Kobelt kept poor records of the amount owed by each customer. His customers were, according to the court, "characterized by their poverty and low levels of literacy and numeracy, which relevantly meant that they lacked financial literacy". Most were Indigenous Aṉangu people. He held onto their bank cards at all times, except when they departed from the Aṉangu Pitjantjatjara Yankunytjatjara Lands. He would then return the cards on condition that they give it back upon their return. Kobelt's record keeping practices preventing him from knowing the remaining balances within his customer's accounts.

The trial judge had found that Kobelt had engaged in credit activity while unlicensed, and that his conduct was unconscionable, in violation of s12CB(1) of the ASIC Act. The Full Federal Court upheld the unlicensed credit finding, but unanimously held he had not engaged in the relevant form of unconscionable conduct.

== Decision ==

=== Majority decision ===
The majority of the High Court decided that Kobelt had not engaged in the relevant form of unconscionable conduct under the act. The majority consisted of three sets of reasons, one jointly written by Kiefel CJ and Bell JJ; while the others were written by Keane J and Gageler J.

==== Kiefel CJ and Bell J ====
Kiefel and Bell first discussed the standard of conscience "fixed" by s12CB(1) of the ASIC act. They found that the term "unconscionable" was to be understood as bearing its "ordinary meaning". They stated that the values that informed that standard included those identified by Allsop CJ in Paciocco v ANZ; which included, relevantly; "the protection of those whose vulnerability as to the protection of their own interests places them in a position that calls for a just legal system to respond for their protection, especially from those who would victimise, predate or take advantage"The justices considered this determinative of the appeal. They concluded that "The difficulty with ASIC’s system case of statutory unconscionability lies in identifying any advantage that Mr Kobelt obtained from the supply of book-up credit that can fairly be said to be against conscience."

Due to the lack of relevant vulnerability, it followed there was an "absence of unconscientious advantage obtained by Mr Kobelt ... under his book-up system". The pair moved to dismiss ASIC's appeal.

==== Keane J ====
Keane agreed with the judgement of Kiefel and Bell, and found additionally that ASIC "did not establish that the respondent exploited his customers’ socio-economic vulnerability in order to extract financial advantage from them." Keane found that Kobelt had not victimized his customers for financial gain. He pointed out that ASIC's argument that Kobelt had a high degree of bargaining power was overstated as the customers could have decided to take collective action against him.

==== Gageler J ====
Gageler J agreed with the proposed orders of Kiefel, Bell and Keane, but followed different reasoning.

=== Dissent ===
Nettle, Gordon, and Edelman dissented, finding that Kobelt's book-up system was unconscionable in the relevant statutory sense.
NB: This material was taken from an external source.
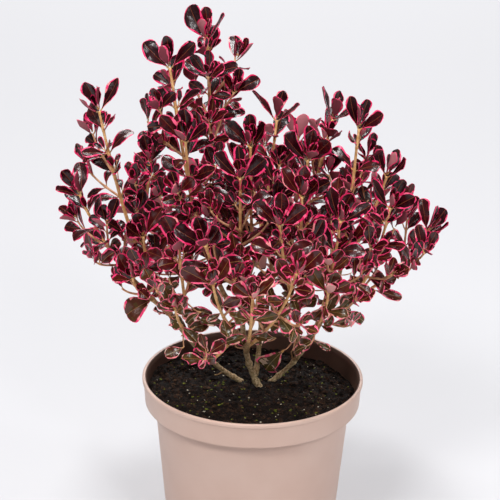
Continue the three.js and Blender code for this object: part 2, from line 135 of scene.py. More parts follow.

==== Nettle and Gordon JJ ====
Nettle and Gordon noted that the dispute centred around whether the transactions could be considered voluntary. They wrote:"It is important to appreciate, therefore, that considerations of voluntariness need to be assessed in the context of the system of conduct in issue. Conduct can be unconscionable even where the innocent party is a willing participant; the question is how that willingness or intention was produced. An innocent party may be capable of making an independent or rational judgment about an advantage in an otherwise bad bargain. However, an advantage, and the capacity of the innocent party to identify that advantage and make a rational choice, cannot operate to transform what is, in all the circumstances, an exploitative arrangement. Nor can the existence of that advantage absolve from liability the stronger party who unconscientiously takes advantage of the weaker party." - Nettle and Gordon JJ at [157]

==== Edelman J ====
Edelman described the choice of participating in the book-up credit scheme as "Hobson's choice - no matter how badly they need credit, they can either “choose” that system or “choose” no credit at all.”

Agreeing with Nettle and Gordon JJ, Edelman drew upon the notion of unconscionability at equity to inform the legal standard applicable. He pointed to the legislative history of s12CC, and found Parliamentary intention to extend the section beyond prior interpretations of its meaning.

== Reception and commentary ==
Professor Katy Barnett of Melbourne Law School wrote of the decision: "The difference in approach between the majority and the minority appears to come down to a difference of opinion in values, which flows through to the way in which they judge the voluntariness of the transactions. (The result) may be difficult to apply in future cases."